----- INFORMATION PROVIDED -----

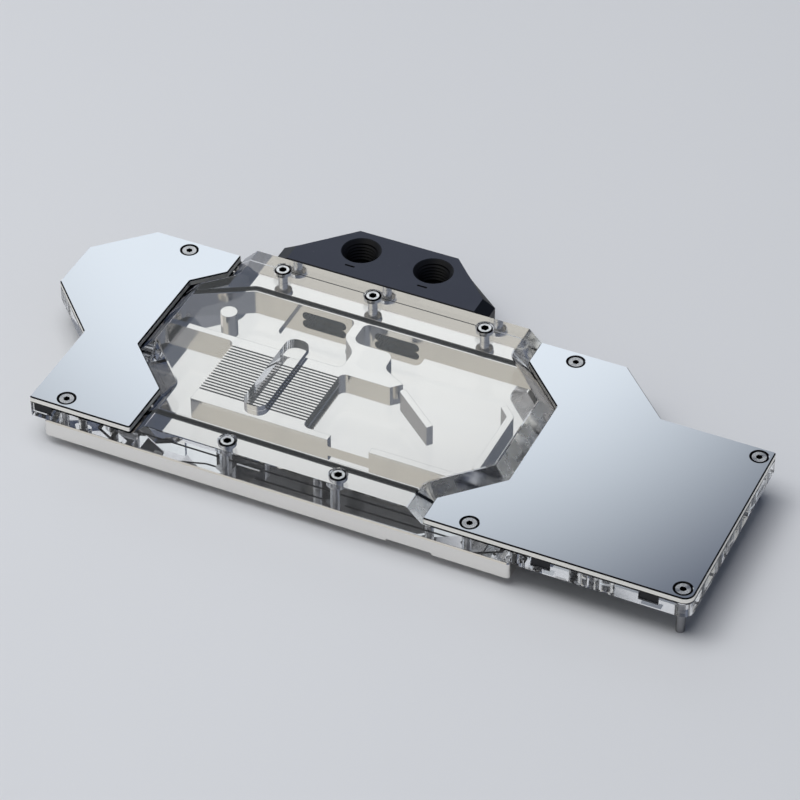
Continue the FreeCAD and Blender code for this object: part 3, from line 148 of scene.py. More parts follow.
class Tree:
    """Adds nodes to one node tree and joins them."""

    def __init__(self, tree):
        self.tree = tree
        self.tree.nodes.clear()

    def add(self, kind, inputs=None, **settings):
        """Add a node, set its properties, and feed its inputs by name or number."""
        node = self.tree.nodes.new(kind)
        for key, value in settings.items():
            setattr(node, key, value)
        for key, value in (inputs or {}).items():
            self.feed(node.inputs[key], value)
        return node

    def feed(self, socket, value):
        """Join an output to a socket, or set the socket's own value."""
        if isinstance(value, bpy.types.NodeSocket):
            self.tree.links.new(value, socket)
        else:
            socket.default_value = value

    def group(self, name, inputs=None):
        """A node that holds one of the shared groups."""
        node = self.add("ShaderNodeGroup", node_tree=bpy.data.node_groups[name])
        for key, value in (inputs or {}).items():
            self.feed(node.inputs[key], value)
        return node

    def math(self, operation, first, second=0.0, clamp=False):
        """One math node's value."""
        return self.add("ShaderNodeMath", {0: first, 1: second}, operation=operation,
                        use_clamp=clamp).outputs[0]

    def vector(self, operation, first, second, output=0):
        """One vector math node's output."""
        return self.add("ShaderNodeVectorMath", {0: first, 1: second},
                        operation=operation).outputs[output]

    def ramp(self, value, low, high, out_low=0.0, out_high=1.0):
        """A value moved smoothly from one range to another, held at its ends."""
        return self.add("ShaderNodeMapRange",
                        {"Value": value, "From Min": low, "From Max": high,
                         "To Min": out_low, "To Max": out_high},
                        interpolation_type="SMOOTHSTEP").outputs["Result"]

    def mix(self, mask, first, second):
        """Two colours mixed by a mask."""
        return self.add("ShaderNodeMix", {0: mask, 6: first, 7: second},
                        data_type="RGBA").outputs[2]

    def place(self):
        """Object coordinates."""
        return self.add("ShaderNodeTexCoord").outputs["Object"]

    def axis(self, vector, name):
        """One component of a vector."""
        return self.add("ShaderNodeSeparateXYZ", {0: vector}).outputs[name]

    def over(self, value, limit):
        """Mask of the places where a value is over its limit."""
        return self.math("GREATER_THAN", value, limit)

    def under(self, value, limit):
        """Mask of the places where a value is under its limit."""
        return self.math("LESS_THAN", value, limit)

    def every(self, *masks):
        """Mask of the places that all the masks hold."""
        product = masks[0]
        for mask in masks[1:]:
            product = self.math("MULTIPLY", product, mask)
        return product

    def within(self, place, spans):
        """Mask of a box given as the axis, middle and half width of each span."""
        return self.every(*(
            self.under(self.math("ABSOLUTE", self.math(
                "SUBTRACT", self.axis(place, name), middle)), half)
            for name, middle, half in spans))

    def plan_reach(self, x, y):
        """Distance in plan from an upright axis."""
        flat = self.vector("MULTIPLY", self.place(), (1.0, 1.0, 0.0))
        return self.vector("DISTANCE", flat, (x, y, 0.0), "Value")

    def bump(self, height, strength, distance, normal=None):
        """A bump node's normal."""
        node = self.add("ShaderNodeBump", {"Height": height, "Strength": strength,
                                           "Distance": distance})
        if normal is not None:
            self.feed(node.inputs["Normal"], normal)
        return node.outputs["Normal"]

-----

• _TASK OBJECTIVE_: Beginning at the top of the data, extract each line through the line containing "self.tree.nodes.clear()" and return those lines exactly, with nothing added.

• _REPLY_:
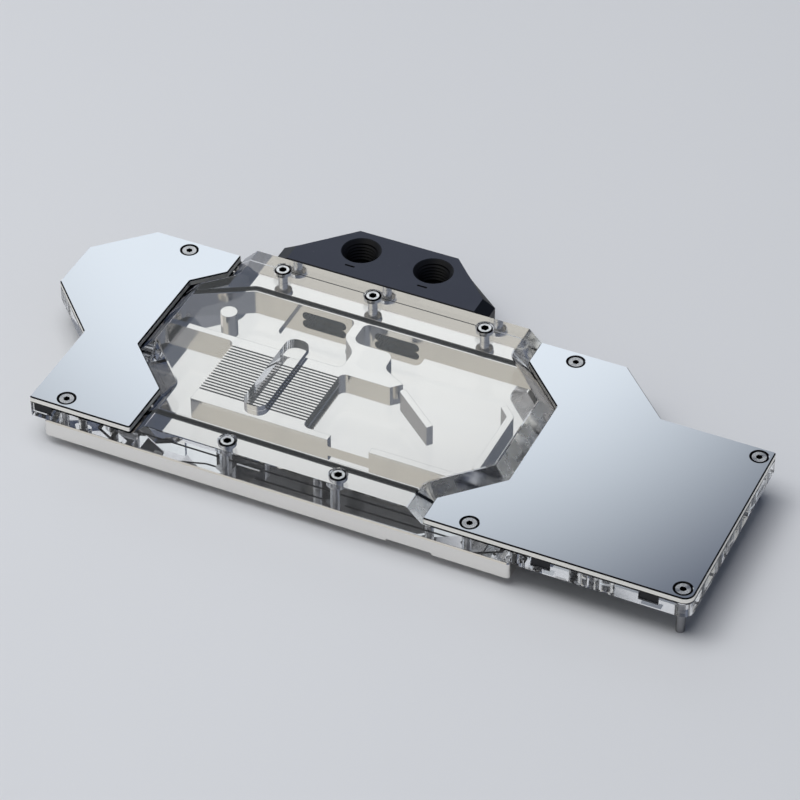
Continue the FreeCAD and Blender code for this object: part 3, from line 148 of scene.py. More parts follow.
class Tree:
    """Adds nodes to one node tree and joins them."""

    def __init__(self, tree):
        self.tree = tree
        self.tree.nodes.clear()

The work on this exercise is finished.